Önümüzdeki güzel ve aydınlık bahar günlerini hayatımızı enine büyütmek için bir fırsat zamanı haline çevirebiliriz. Bunun için anlaşmayı, paylaşmayı ve uzlaşmayı öncelememiz gerekiyor. Yaşlıları hatırlayıp çocukları kollamayı öğrenmemiz, coşkuya önem vermemiz, olur olmaz şeylere sinirlenip üzülmememiz, hoş görüp affetmemiz de şart. Gerektiği zaman direnmeli ama gerektiği zaman da kabul edebilmeli (hatta bazen boyun eğmeli), zaman zaman, "Bu da geçer" diyebilmeliyiz. Öfkeden, endişeden, kıskançlıktan, hasetten uzak kalabilmeliyiz. Zamanın tadını çıkarmalı, aceleciliğin ve hızın hayatı ıskalamada en önemli yanlışlar olduğunu fark etmeliyiz. Ruhumuzu bedenimizden ayırmamaya, fazla koşturup yormamaya, çok fazla örseleyip hırpalamamaya, onu hayatın olağan ritminin içinde tutmaya özen göstermeliyiz.

Hayatınızı tatlandırın

HayatIn kalitesini artıracak gerçek değişimler’ aslında hayatın enine büyütülebilmesinde yatıyor. Hayatınıza bir ölçü maneviyat, iki ölçü mutluluk, bir avuç huzur ve bir tutam da keyif eklemezseniz, ömrünüz yüz yılı da geçse tadı tuzu olmuyor.

Eğer hayatınızı enine büyütmeyi düşünüyorsanız, geriye bırakabilecek ve sizden sonra anılmanıza vesile olacak bir şeyler üretmeyi de unutmayın. Gitmeden önce ’hayat çorbası’ adlı o muhteşem yemeğin içine siz de bir şeyler katın. Hangi yaşta olursanız olun bunu mutlaka yapın. Unutmayın, hayatlarını enine de büyütebildikleri için Mevláná, Yunus, Hacı Bektaş Veli bugün de yaşamaya devam ediyor.

Hayatınızı yalnızca boyuna değil, enine de uzatmayı ihmal etmeyin. Gerçek büyümeyi yalnızca böyle başarabilirsiniz.
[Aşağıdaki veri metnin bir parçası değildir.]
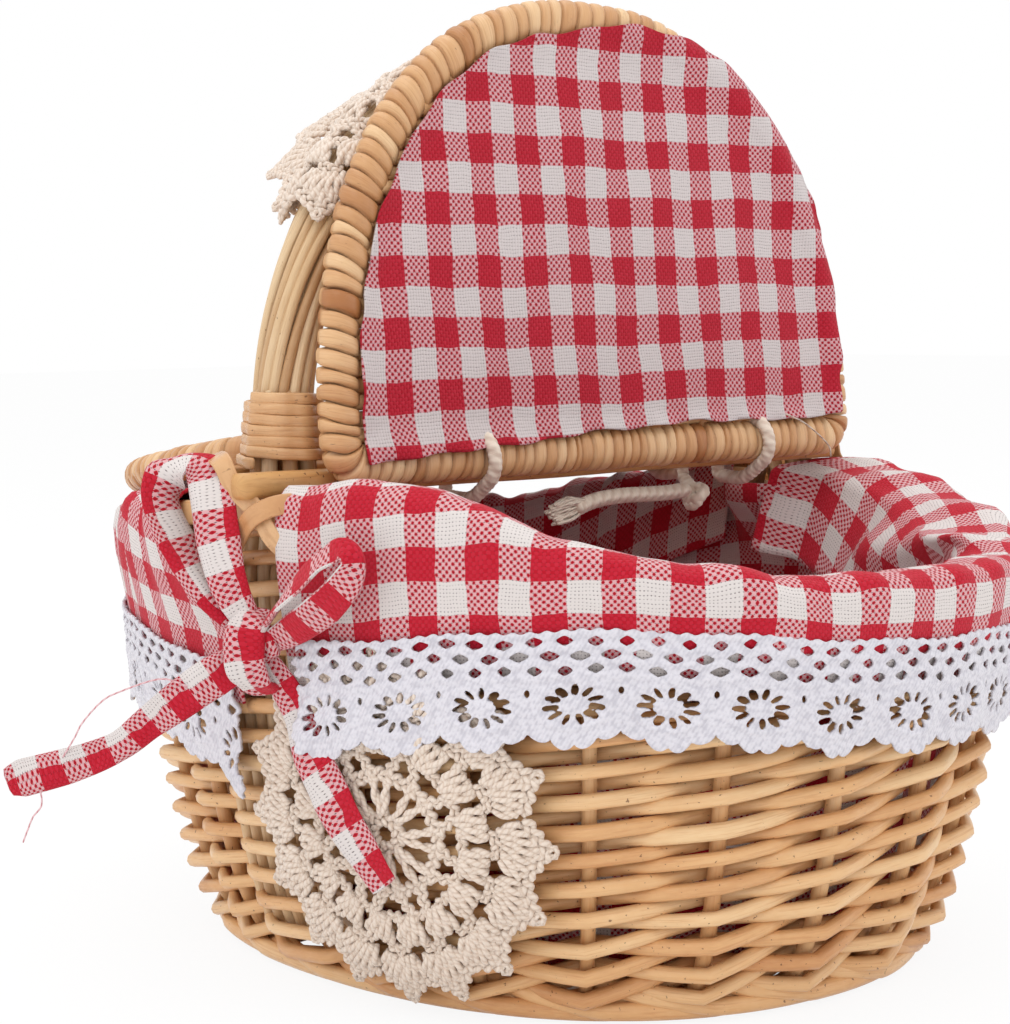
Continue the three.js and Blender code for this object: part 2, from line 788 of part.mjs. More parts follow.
// The near bow's free end stands out from the basket; the far bow's end hangs beside it
const bowKnotY = -17;
const nearFree = {
  points: [
    new THREE.Vector3(-123, -20, 95),
    new THREE.Vector3(-133, -12, 89),
    new THREE.Vector3(-147, 0, 81),
    new THREE.Vector3(-161, 12, 72),
    new THREE.Vector3(-173, 22, 63),
  ],
};
nearFree.outwards = nearFree.points.map(() => new THREE.Vector3(-0.64, -0.76, 0.1));
const farFree = {
  points: [
    bowPoint(1, bowKnotY, 93, 9),
    bowPoint(1, bowKnotY + 6, 82, 7),
    bowPoint(1, bowKnotY + 11, 68, 7),
    bowPoint(1, bowKnotY + 15, 50, 7),
    bowPoint(1, bowKnotY + 18, 36, 7),
  ],
};
farFree.outwards = farFree.points.map(() => new THREE.Vector3(1, 0, 0));
addPiece('bow_near', bow(-1, bowKnotY, nearFree), gingham);
addPiece('bow_far', bow(1, bowKnotY, farFree), gingham);

// Doilies: one flat on the wall under the lace, one draped over the handle's near shoulder
const doilyBearing = -158 * degree;
const doilyHeight = 51;
const doilyGap = 0.8;

// The height reached by going a distance up or down the wall from a starting height
function climb(bearing, from, distance) {
  const steps = 16;
  let height = from;
  for (let i = 0; i < steps; i += 1) {
    const rise = surfacePoint(bearing, height + 0.5).distanceTo(surfacePoint(bearing, height - 0.5));
    height += distance / steps / rise;
  }
  return height;
}

function wallDoily() {
  const around = 24;
  const sizes = [0.1, 0.4, 0.72, 1];
  const arcAt = surfacePoint(doilyBearing + 0.01, doilyHeight)
    .distanceTo(surfacePoint(doilyBearing, doilyHeight)) / 0.01;
  const face = (outward) => sizes.map((size) => {
    return Array.from({ length: around }, (_, i) => {
      const turn = (2 * Math.PI * i) / around;
      const along = doilyRadius * size * Math.cos(turn);
      const up = doilyRadius * size * Math.sin(turn);
      const bearing = doilyBearing + along / arcAt;
      return wallPoint(bearing, climb(bearing, doilyHeight, up), outward);
    });
  });
  const under = face(doilyGap);
  const over = face(doilyGap + doilyThickness);
  return loft([...under, ...over.reverse()]);
}

addPiece('doily_wall', wallDoily(), ecru);

function handleDoily() {
  const bundle = handleRingTop + handleRodDiameter / 2 + 2 * fitGap;
  const steps = 8;
  const wrap = [-1, -0.5, 0, 0.5, 1, 1.6].map((share) => share * handleDoilyWrap);
  const rings = [];
  for (let i = 0; i <= steps; i += 1) {
    const share = i / steps;
    const sweep = lerp(...handleDoilySweep, share);
    const centre = archPoint(sweep);
    const outward = archOutward(sweep);
    const hang = lerp(...handleDoilyHang, Math.sin(Math.PI * share));
    const line = (radius) => {
      const points = wrap.map((turn) => centre.clone()
        .addScaledVector(outward, radius * Math.cos(turn))
        .add(new THREE.Vector3(0, radius * Math.sin(turn), 0)));
      const side = points[points.length - 1];
      points.push(side.clone().add(new THREE.Vector3(0, 0, -hang / 2)));
      points.push(side.clone().add(new THREE.Vector3(0, 0, -hang)));
      return points;
    };
    rings.push([...line(bundle), ...line(bundle + doilyThickness).reverse()]);
  }
  return loft(rings);
}

addPiece('doily_handle', handleDoily(), ecru);

// Hinge cords: each loop goes round a lid's straight edge and the cross rod beside it
function hingeCord(place, sideY, axisZ) {
  const reach = lidTubeRadius + fitGap + hingeCordDiameter / 2;
  const rodBack = crossRodCentre - crossRodWidth / 2;
  const clear = fitGap + 0.1 + hingeCordDiameter / 2;
  const corner = clear * Math.SQRT1_2 + 0.3;
  const outline = [];
  const arcSteps = 7;
  for (let i = 0; i <= arcSteps; i += 1) {
    const turn = lerp(40, 244, i / arcSteps) * degree;
    outline.push([hingeY - reach * Math.cos(turn), axisZ + reach * Math.sin(turn)]);
  }
  outline.push([crossRodOuter + 1.3, crossRodFoot - clear + 0.1]);
  outline.push([rodBack + 0.6, crossRodFoot - clear]);
  outline.push([rodBack - corner, crossRodFoot - corner]);
  outline.push([rodBack - clear, crossRodFoot + 0.6]);
  outline.push([rodBack - clear, crossRodTop - 1.6]);
  outline.push([rodBack - corner + 0.6, crossRodTop + corner - 0.4]);
  outline.push([rodBack + 3, crossRodTop + clear + 0.2]);
  const centre = outline.map(([y, z]) => new THREE.Vector3(place, sideY * y, z));
  const rings = centre.map((point, i) => {
    const before = centre[(i + centre.length - 1) % centre.length];
    const after = centre[(i + 1) % centre.length];
    const along = after.clone().sub(before).normalize();
    const across = new THREE.Vector3(1, 0, 0);
    const out = along.clone().cross(across);
    const sides = 6;
    return Array.from({ length: sides }, (_, k) => {
      const turn = (2 * Math.PI * k) / sides;
      return point.clone()
        .addScaledVector(across, (hingeCordDiameter / 2) * Math.cos(turn))
        .addScaledVector(out, (hingeCordDiameter / 2) * Math.sin(turn));
    });
  });
  return loft(rings, true);
}

for (const [lidName, sideY, axisZ] of [['front', -1, hingeZ], ['rear', 1, rearHingeZ]]) {
  addPiece(`hinge_cord_${lidName}_near`, hingeCord(hingeCordPlaces[0], sideY, axisZ), cordWhite);
  addPiece(`hinge_cord_${lidName}_far`, hingeCord(hingeCordPlaces[1], sideY, axisZ), cordWhite);
}

// A cord hooked over the front cross rod, knotted under it, with a loose frayed tail
const knotX = 44;
const knotZ = crossRodFoot - 7.4;

function cordKnot() {
  const r = knotCordDiameter / 2;
  const y = -crossRodCentre;
  const clear = fitGap + 0.2 + r;
  const back = y + crossRodWidth / 2 + clear;
  const route = [
    [knotX + 1, y - 0.6, crossRodTop + clear],
    [knotX + 1, y + 3, crossRodTop + clear],
    [knotX + 1, back - 0.4, crossRodTop + 1.6],
    [knotX + 1, back, crossRodTop - 1.5],
    [knotX + 1, back, crossRodFoot + 0.5],
    [knotX + 0.5, back - 1, crossRodFoot - 2.6],
    [knotX, y + 1, crossRodFoot - 4.8],
    [knotX, y, knotZ],
  ].map(([px, py, pz]) => new THREE.Vector3(px, py, pz));
  const strand = rod(route, knotCordDiameter, 6);
  const knot = new THREE.SphereGeometry(1, 10, 6);
  knot.scale(4, 4.2, 4.6);
  knot.translate(knotX, y, knotZ);
  return joined([strand, knot]);
}

const tailRoute = [
  [39.6, -14.6, 128.9], [35, -15, 128.6], [30, -15.6, 128.5], [24, -16.3, 128.6], [18, -17, 128.8],
  [12, -17.6, 129], [6, -18.1, 128.9], [0, -18.5, 128.5], [-5, -18.8, 127.6], [-9, -19, 126.4],
];
const tailPoints = tailRoute.map(([x, y, z]) => new THREE.Vector3(x, y, z));
addPiece('cord_knot', cordKnot(), cordWhite);
addPiece('cord_tail', rod(tailPoints, knotCordDiameter, 8), cordWhite);

// Lids: a bent frame wound with cane, a woven panel inside it and gingham on the inner face
const tubeHalfWidth = lidHalfWidth - lidTubeRadius;
const tubeDepth = lidDepth - 2 * lidTubeRadius;

function lidOutline(inset, cornerRadius, steps) {
  const halfWidth = tubeHalfWidth - inset;
  const top = tubeDepth - inset;
  const outline = [];
  const sideFoot = inset + cornerRadius;
  for (let i = 0; i <= steps; i += 1) {
    const sweep = (Math.PI * i) / steps;
    const c = Math.cos(sweep);
    const s = Math.sin(sweep);
    const reach = (Math.abs(c) ** lidPower + s ** lidPower) ** (-1 / lidPower);
    const u = halfWidth * reach * c;
    const h = lerp(sideFoot, top, reach * s);
    outline.push([u, h]);
  }
  for (const [side, order] of [[-1, [1, 2, 3]], [1, [3, 2, 1]]]) {
    order.forEach((k) => {
      const turn = (Math.PI / 2) * (k / 3);
      const u = halfWidth - cornerRadius + cornerRadius * Math.cos(turn);
      outline.push([side * u, sideFoot - cornerRadius * Math.sin(turn)]);
    });
  }
  return outline;
}

function lidRim() {
  const outline = lidOutline(0, lidCornerRadius, lidSteps);
  const centre = outline.map(([u, h]) => new THREE.Vector3(u, 0, h));
  const rings = centre.map((point, i) => {
    const before = centre[(i + centre.length - 1) % centre.length];
    const after = centre[(i + 1) % centre.length];
    const along = after.clone().sub(before).normalize();
    const side = new THREE.Vector3(0, 1, 0);
    const out = along.clone().cross(side);
    const sides = 8;
    return Array.from({ length: sides }, (_, k) => {
      const turn = (2 * Math.PI * k) / sides;
      return point.clone()
        .addScaledVector(side, lidTubeRadius * Math.cos(turn))
        .addScaledVector(out, lidTubeRadius * Math.sin(turn));
    });
  });
  return loft(rings, true);
}

function plate(outline, from, thickness) {
  const shape = new THREE.Shape(outline.map(([u, h]) => new THREE.Vector2(u, h)));
  const geometry = new THREE.ExtrudeGeometry(shape, { depth: thickness, bevelEnabled: false });
  geometry.rotateX(Math.PI / 2);
  geometry.translate(0, from + thickness, 0);
  return geometry;
}

// The panel's outer face: rods side by side that rise over every second rib
function wovenFace(outerSide) {
  const ribs = Math.ceil(lidHalfWidth / lidRibPitch);
  const rows = Math.ceil(lidDepth / lidRodPitch);
  const flat = (-outerSide * lidPanelThickness) / 2;
  const rings = [];
  for (let row = 0; row <= rows; row += 1) {
    const h = row * lidRodPitch;
    const ring = [];
    for (let rib = -ribs; rib <= ribs; rib += 1) {
      const sunk = (rib + row) % 2 === 0 ? 0 : lidRelief;
      ring.push(new THREE.Vector3(rib * lidRibPitch, outerSide * (lidPanelThickness / 2 - sunk), h));
    }
    ring.push(new THREE.Vector3(ribs * lidRibPitch, flat, h));
    ring.push(new THREE.Vector3(-ribs * lidRibPitch, flat, h));
    rings.push(ring);
  }
  return loft(rings);
}

function common(first, second) {
  return fromSolid(toSolid(first).intersect(toSolid(second)));
}

// Notches in the panel and the cloth leave the hinge cords free as the lid turns
function hingeNotches() {
  const width = hingeCordDiameter + 1.2;
  const top = lidTubeRadius + fitGap + hingeCordDiameter + 1.2;
  return hingeCordPlaces.map((place) => {
    const notch = new THREE.BoxGeometry(width, 4 * lidTubeRadius, 2 * top);
    notch.translate(place, 0, 0);
    return notch;
  });
}

function buildLid(name, clothSide) {
  const lid = new THREE.Group();
  const panelInset = lidTubeRadius + fitGap + 0.4;
  const board = plate(
    lidOutline(panelInset, lidPlateCornerRadius, lidSteps),
    -lidPanelThickness,
    2 * lidPanelThickness,
  );
  const panel = common(board, wovenFace(-clothSide));
  const cloth = plate(
    lidOutline(panelInset + lidClothInset, lidPlateCornerRadius, lidSteps),
    clothSide > 0 ? lidPanelThickness / 2 + fitGap : -lidPanelThickness / 2 - fitGap - lidClothThickness,
    lidClothThickness,
  );
  addPiece(`${name}_rim`, lidRim(), cane, lid);
  addPiece(`${name}_panel`, cut(panel, hingeNotches()), willow, lid);
  addPiece(`${name}_cloth`, cut(cloth, hingeNotches()), gingham, lid);
  return lid;
}

const frontLid = buildLid('front_lid', -1);
frontLid.position.set(0, -hingeY, hingeZ);
frontLid.rotation.x = -openLean * degree;
basket.add(frontLid);

const rearLid = buildLid('rear_lid', 1);
rearLid.position.set(0, hingeY, rearHingeZ);
rearLid.rotation.x = -(90 + closedSlope) * degree;
basket.add(rearLid);

export default basket;
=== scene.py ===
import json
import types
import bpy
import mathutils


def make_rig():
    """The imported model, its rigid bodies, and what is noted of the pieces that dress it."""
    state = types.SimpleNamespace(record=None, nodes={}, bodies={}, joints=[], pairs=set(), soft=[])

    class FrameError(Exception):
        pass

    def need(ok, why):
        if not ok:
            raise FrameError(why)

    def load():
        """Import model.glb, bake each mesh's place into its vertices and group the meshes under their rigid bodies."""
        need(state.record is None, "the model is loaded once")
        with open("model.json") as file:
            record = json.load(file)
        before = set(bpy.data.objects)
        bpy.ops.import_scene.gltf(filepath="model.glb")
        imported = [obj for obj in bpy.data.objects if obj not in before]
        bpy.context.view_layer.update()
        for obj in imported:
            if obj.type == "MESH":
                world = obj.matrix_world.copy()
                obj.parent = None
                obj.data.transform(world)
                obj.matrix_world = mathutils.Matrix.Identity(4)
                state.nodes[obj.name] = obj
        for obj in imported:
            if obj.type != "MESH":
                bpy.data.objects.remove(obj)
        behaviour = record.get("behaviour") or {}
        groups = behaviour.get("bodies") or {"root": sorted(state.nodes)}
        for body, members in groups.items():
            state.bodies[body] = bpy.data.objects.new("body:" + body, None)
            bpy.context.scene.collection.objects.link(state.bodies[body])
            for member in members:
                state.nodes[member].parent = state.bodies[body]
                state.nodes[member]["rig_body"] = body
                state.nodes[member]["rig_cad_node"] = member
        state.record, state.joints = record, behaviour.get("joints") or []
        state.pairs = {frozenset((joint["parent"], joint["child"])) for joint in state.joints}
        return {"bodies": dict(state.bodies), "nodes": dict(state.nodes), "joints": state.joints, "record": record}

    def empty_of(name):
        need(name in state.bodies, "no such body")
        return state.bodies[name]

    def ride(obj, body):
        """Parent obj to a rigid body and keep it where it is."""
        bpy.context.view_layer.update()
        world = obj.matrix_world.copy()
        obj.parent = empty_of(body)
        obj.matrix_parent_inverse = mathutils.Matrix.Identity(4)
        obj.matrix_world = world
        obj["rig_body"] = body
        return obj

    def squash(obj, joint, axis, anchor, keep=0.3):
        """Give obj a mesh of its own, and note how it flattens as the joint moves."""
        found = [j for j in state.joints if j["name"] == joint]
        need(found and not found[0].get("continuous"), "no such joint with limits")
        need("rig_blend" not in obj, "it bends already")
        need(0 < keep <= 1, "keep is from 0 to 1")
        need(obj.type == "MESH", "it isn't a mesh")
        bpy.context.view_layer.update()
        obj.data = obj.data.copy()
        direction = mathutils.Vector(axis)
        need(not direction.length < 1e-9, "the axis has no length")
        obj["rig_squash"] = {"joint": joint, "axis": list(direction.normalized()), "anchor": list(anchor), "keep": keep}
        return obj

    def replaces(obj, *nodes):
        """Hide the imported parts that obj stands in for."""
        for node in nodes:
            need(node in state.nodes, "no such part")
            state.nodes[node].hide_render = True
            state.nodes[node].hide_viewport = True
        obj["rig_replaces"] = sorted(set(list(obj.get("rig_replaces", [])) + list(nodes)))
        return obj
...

Ruhsal gelişim de önemli Hayat bir enerjidir

Hayat bir enerjidir. İhtiyacı olan enerjiyi de yalnız bedenden değil, beden ve ruhun muhteşem işbirliğinden alır. Her insan yalnızca yürürken, koşarken değil, gülüp eğlenir, ağlayıp sevinirken de aynı enerjiyi kullanır. Ama ikincisinde enerji kullanıldıkça çoğalırken, birincisinde yavaş yavaş azalır. Vücudunuza yalnızca kaliteli kaloriler yüklemek, kendinizi canlı ve güçlü hissetmenize yetmez. Enerjik biri olmak ile canlılık hissi arasındaki ilişkiyi yalnızca beslenme, aktivite gibi şeyler belirlemez. İşin içine mutlaka ruh sağlığını da, duygusal zenginliği de eklemeniz gerekir.